I live in the Detroit area and, for as long as I have lived here, I have heard media commentators claim that we need more dialogue about racial issues. Yet when I observe such dialogue, I have often seen people talk past one another about racial matters because people often disagree about the definition of racial discrimination. A recent dispute involving Little League baseball illustrates this difference of opinion quite clearly (a news account of this sad story may be found here).

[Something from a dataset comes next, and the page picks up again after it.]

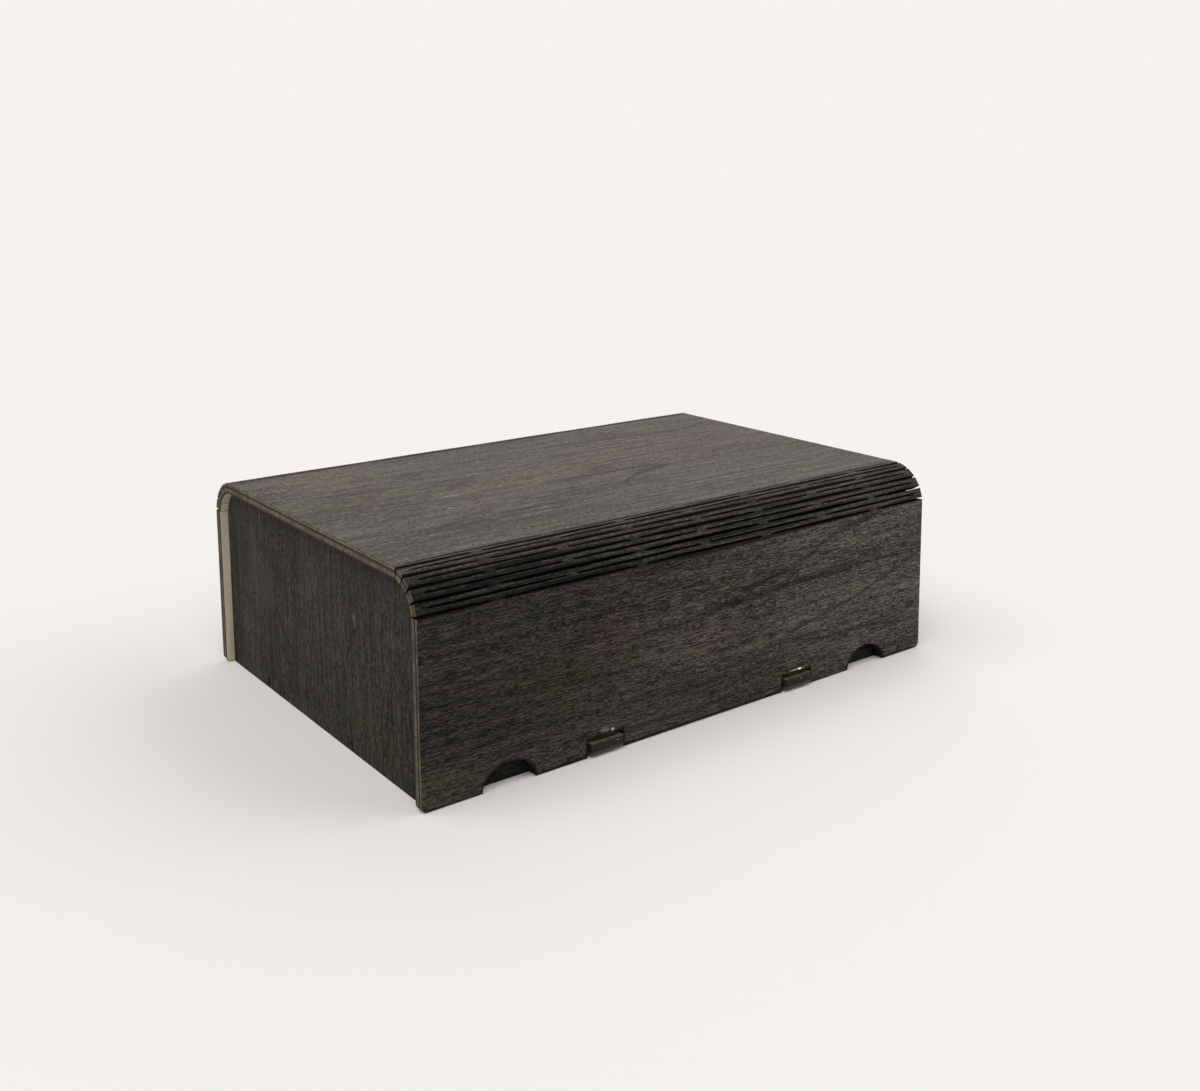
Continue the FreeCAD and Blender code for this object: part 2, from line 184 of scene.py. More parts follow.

The dispute involves a baseball team from the Chicago area that competed in the competition that ultimately could lead to the team winning the Little League World Championship. The team’s players were all African American. They won the U.S. championship but did not win the world championship. The team’s achievements were praised widely and they were invited to the White House where they met the President. Recently Little League Baseball vacated all of the team’s achievements because it was found that the team’s management violated rules that dictated where the players must live if they were permitted to play on the team. A lawsuit was filed by parents of the players on the team and one parent, in a news conference that I happened to see, claimed that vacating the team’s victories was evidence of discrimination. But is this really what we mean by discrimination?

Little League officials claim that the rules regarding residency were in place before the team competed. In addition, the rule was applied to other teams, including ones who were not African American. If these claims are found in court to be true, then in my opinion, no discrimination has occurred. But what is clear by the lawsuit filed on behalf of the team, the parents think that discrimination occurs even if the rules are in place beforehand and applied to everyone. As a result, there are two definitions of discrimination at work here. What purpose will be served by more dialogue between people who believe each view of what is meant by discrimination?  Will I change my belief? No and will the others who disagree change theirs? I suspect not.

I think the reality of race relations in the U.S. is that there is a wide difference of opinion about the existence of discrimination which will make it very difficult to get past this divisive issue in politics and in everyday life.